■ The records
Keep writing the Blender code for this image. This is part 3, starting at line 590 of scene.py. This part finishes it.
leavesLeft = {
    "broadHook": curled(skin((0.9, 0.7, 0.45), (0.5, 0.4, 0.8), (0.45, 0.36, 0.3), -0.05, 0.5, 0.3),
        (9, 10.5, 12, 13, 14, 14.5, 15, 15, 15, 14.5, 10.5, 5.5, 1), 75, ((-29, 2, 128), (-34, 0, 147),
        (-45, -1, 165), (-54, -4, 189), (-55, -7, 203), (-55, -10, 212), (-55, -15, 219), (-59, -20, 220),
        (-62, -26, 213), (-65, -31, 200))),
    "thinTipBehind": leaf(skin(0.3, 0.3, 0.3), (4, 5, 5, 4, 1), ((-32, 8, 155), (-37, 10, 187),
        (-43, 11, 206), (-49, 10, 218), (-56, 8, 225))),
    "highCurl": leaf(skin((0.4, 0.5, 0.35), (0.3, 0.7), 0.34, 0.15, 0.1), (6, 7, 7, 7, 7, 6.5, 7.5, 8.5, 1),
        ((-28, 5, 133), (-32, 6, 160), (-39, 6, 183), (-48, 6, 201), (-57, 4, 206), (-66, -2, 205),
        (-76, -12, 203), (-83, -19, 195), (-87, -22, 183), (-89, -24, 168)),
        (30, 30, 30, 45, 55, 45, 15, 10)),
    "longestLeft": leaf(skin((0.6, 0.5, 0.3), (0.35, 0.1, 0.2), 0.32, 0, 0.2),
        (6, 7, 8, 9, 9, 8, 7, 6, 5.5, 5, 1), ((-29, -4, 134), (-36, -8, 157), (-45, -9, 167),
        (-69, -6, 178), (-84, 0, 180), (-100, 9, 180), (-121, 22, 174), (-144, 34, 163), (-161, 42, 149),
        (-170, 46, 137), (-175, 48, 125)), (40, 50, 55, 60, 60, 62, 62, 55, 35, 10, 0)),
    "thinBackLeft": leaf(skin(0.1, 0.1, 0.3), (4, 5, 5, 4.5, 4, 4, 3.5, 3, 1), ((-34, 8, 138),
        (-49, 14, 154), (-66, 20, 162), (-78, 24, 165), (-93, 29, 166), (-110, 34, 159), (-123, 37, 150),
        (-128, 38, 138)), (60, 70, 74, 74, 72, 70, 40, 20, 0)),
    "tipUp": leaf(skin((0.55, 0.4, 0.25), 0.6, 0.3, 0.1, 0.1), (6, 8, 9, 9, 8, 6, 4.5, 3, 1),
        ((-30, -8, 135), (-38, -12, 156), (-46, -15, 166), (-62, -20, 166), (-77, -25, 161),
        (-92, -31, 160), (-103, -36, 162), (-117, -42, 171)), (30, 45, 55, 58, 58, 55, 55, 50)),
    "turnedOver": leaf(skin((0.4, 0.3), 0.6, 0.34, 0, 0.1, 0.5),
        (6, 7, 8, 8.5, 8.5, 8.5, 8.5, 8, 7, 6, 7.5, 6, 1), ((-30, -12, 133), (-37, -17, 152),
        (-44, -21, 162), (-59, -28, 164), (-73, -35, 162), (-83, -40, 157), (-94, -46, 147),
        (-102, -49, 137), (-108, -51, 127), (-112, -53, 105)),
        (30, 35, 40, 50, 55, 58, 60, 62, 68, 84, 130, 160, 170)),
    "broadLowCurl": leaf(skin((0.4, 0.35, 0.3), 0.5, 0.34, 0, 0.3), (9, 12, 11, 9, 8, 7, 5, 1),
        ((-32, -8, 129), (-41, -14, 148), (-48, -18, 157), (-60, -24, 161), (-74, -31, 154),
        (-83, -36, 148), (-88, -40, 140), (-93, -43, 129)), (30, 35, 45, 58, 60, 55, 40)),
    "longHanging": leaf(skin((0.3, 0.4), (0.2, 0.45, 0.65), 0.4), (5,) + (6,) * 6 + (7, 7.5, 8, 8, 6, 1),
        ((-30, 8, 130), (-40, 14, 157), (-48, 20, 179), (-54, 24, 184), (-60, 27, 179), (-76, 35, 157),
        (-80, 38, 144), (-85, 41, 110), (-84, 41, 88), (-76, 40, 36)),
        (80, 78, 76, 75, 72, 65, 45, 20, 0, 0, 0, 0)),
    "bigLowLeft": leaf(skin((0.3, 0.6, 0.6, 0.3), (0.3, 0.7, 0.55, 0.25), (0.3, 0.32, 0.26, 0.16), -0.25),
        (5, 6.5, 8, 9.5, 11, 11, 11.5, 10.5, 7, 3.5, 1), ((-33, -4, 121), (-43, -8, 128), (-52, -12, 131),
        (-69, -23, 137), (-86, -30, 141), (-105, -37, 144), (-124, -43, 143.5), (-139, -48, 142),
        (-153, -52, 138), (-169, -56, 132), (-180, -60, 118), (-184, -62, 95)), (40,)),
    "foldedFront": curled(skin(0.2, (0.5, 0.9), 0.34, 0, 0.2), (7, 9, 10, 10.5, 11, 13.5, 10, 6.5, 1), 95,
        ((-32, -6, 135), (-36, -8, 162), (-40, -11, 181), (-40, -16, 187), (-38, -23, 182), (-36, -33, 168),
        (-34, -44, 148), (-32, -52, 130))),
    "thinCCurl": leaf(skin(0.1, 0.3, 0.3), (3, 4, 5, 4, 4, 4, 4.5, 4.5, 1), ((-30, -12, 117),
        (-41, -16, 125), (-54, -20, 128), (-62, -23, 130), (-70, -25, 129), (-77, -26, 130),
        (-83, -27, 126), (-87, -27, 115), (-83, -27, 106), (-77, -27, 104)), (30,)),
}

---

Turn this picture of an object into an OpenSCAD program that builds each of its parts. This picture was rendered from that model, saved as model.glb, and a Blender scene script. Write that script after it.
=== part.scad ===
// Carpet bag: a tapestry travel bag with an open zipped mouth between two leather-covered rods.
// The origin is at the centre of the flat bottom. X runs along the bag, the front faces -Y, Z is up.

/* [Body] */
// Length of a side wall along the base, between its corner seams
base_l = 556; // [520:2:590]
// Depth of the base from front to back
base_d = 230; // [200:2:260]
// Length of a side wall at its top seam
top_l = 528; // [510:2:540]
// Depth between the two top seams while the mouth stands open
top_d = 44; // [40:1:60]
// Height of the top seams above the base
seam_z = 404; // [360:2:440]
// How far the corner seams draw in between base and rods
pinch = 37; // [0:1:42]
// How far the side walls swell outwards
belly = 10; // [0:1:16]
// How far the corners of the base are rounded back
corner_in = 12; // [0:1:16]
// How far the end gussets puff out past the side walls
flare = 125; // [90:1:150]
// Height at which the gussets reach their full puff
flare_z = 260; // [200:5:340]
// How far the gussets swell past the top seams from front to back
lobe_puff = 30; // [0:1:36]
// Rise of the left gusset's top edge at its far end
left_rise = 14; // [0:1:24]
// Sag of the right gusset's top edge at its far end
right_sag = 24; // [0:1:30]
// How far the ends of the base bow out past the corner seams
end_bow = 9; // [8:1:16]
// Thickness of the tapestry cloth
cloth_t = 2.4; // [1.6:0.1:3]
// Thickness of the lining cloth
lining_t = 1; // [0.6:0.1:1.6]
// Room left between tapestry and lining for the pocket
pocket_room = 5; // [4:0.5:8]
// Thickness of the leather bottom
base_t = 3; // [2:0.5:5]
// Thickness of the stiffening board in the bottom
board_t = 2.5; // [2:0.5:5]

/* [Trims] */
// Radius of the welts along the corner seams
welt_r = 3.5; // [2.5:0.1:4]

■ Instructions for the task
From the line containing "Turn this picture" down to the line containing "-Y, Z is up." in the material above, reproduce every line exactly, including the two end lines.

■ Task answer
Turn this picture of an object into an OpenSCAD program that builds each of its parts. This picture was rendered from that model, saved as model.glb, and a Blender scene script. Write that script after it.
=== part.scad ===
// Carpet bag: a tapestry travel bag with an open zipped mouth between two leather-covered rods.
// The origin is at the centre of the flat bottom. X runs along the bag, the front faces -Y, Z is up.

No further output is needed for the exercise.